3) Sometimes we have to deal with crap that only other female grapplers can identify with. My personal favorite is the "I don't want to tap to a girl" effect. I feel my blood pressure rising at the mere mention of this subject. Of course, there are lots of great male training partners out there who check their ego at the door and just want to learn and help their partners learn. And then there are those who tell you that they would go to sleep, let their joints pop, or let you eat their children before they would tap to a female. I have been told more than once "That was tight. I would have tapped to anyone else, but didn't want to tap to a girl."

The biggest culprits for the "don't tap to a girl" effect are brand new folks who are tired of being the nail. They identify the female in the room as the one person they should be able to take - then they attack like a velociraptor.  It's good for beginners to see that there is a light at the end of the tunnel - that women CAN survive against crazy muscle heads - it just takes time. And sometimes we just need to vent to each other about these stories...and discuss solutions for mat hair...and speculate who might be rolling in unnecessarily large cups. See, we really do need jiu jitsu girlfriends!

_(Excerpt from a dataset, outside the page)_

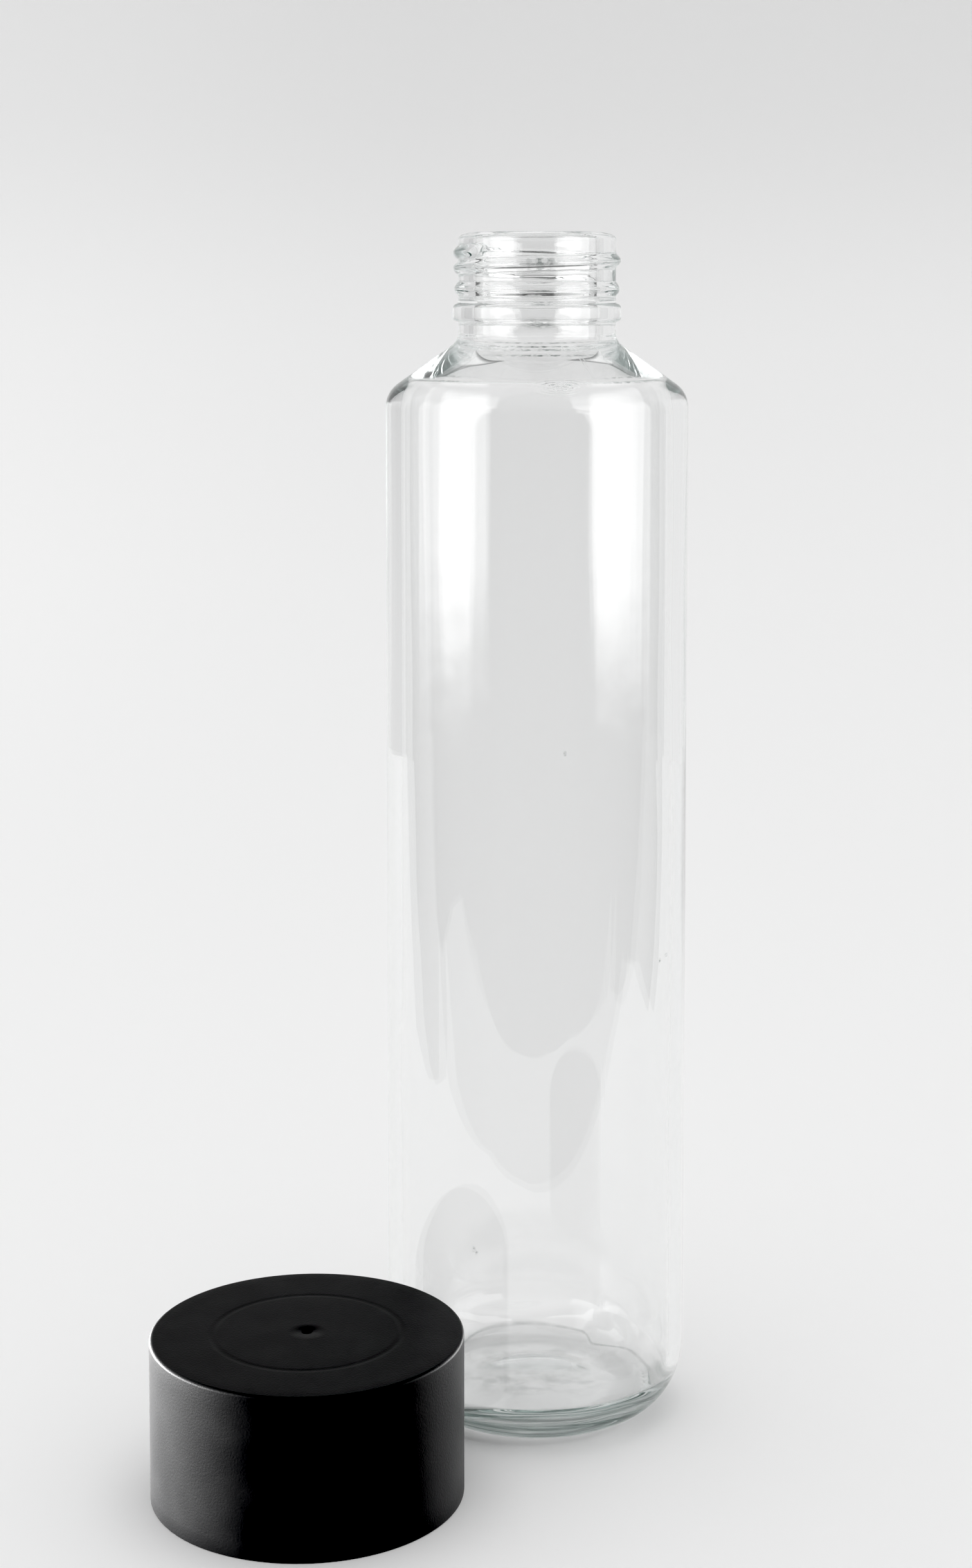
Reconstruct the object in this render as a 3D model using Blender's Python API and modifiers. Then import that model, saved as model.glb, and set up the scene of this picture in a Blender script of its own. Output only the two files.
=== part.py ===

In other news, I went with two of my VERY BEST male training partners, Jeff and Lucky, to attend a fusion seminar with Robson Moura and Gustavo Dantes.

The subject was de la Riva guard and the seminar was full of a lot of really great information. I understood what was presented and thought, "hey, maybe this is the next step in my guard game!" Well, not so much. While I can replicate these moves drilling, I'm a long way off from being able to pull them off while rolling. According to my instructor, after closed guard comes half guard, then butterfly guard, then fancy guards like de la Riva. I'm been spending a lot of time in half guard lately, both on top and on bottom, so I think that's where my game is developing right now. But, I'm glad I went to the seminar, because I know the next time I see this information it will be that much easier to grasp. That's the nature of jiu jitsu.


  1. Can you post the link to the FB group so we can share it?

  2. Which facebook group do you mean, Triin? The NC jiu jitsu ladies group?

  3. Yes, the NC bjj ladies ' group. I know quite a few ladies in your state, I don't mind spreading the info and perhaps you can all connect.